This is where I release all my programs for TI-Nspire™. Some are also available in other sites, but this page is the first place to look if you want an updated version.

If you don't have TI-Nspire you can download the trial version of the computer software from Texas Instruments' website and install it on your computer. It's valid for 30 days and allows you to explore its potential freely, namely testing the programs listed below.

Remark: All files in this section were built on version 1.7 of TI-Nspire software. In order to download and install them you first need to update your TI-Nspire. You can download the latest version from TI's website.

3D Lines is a document that allows plotting up to 3 parametric curves in 3 dimensional space. It also allows rotation and graph trace.

This document is inspired on the Ants program for TI-83 Plus and TI-84 Plus. IT's a mathematical game: from the white path on the screen find out which function allows you to catch pacmen while avoiding the walls and obstacles.

It has 3 difficulty levels, allowing a fun approach of the study of rational functions and asymptotes (vertical, horizontal and slant).

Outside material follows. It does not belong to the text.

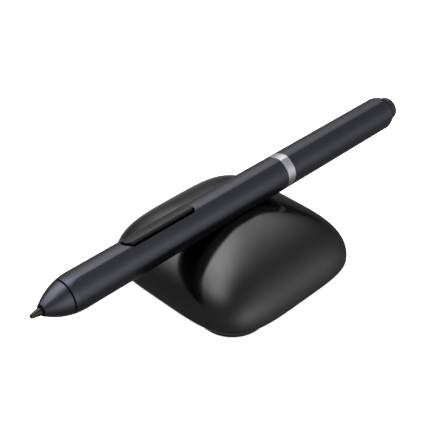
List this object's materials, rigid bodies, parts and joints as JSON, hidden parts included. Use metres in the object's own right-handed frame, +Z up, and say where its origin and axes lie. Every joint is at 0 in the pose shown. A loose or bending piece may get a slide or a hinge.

A graphical Periodic Table with all information about the 118 elements currently known to man. Includes a graphical interface, displays data from each element in a spreadsheet, plots atomic properties vs. atomic number and has functions to determine names, symbols and masses from any element.

Available in English, Portuguese, French, Spanish and German.

Nspir3D is a 3D geometry application for TI-Nspire. It allows creating points, lines and planes as well as perpendicular and parallel objects.

The constructions can be rotated in space or animated. It also features zoom functions to enlarge or reduce the construction.

This collection of TNS files shows a 3D viewer of several common polyhedra. Each polyhedron can be freely rotated or animated. The collection (4 TNS files) includes: all platonic polyhedra, pyramids, prisms and also a small surprise.

A collection of TNS files (3 files) with the structure of several molecules in 3D. Each molecule can be rotated freely or animated. These files include both inorganic and organic molecules, from water to benzene.

A simple yet fun game for TI-Nspire. The goal is to find a hidden treasure. The only help we have is a metal detector that tells us how far the treasure is (but not the direction). The faster we find it the higher our score!

This file is a library with programs to calculate molecular masses and to balance chemical equations, amongst other useful functions.

Once installed on the MyLib folder the programs of this library will be accessible from any other document, via the Catalog.

This document is a library that allows unit conversion and universal constants in a way similar to the one used by TI-Nspire CAS.

TI-Nspire CAS already includes this functionality and for that reason this library isn't needed.

This file can be downloaded to the Mylib folder on a TI-Nspire handheld and allows solving 2nd degree equations and systems of linear equations in a simpler way than the one available on TI-Nspire's operating system.

Not needed on TI-Nspire CAS.

A personal organizer for your TI-Nspire. It features a graphical calendar, appointment list and phonebook.

A perpetual calendar on TI-Nspire. Just select the month and year and the calendar will be automatically presented on a geometry page.

This program simulates successive dice rolls and displays the histogram of frequencies of each result, updating it in realtime.

The document has three different simulators, of 1, 2 and 3 dice respectively. Data from each simulator is stored independently.

Galton's bean machine is a probabilistic simulation where a disc is released on a triangular grid of pins. Each time the disc hits a pin it can either fall to the left or to the right. Where will the disc fall after 10 levels of pins?

Buffon's needle is an experiment developed in the 18th century as a way to determine an approximation to the value of Pi.

In a sheet of paper where evenly spaced paralel lines are drawn a needle of a certain size is dropped. What's the probability that the needle crosses (at least) one line?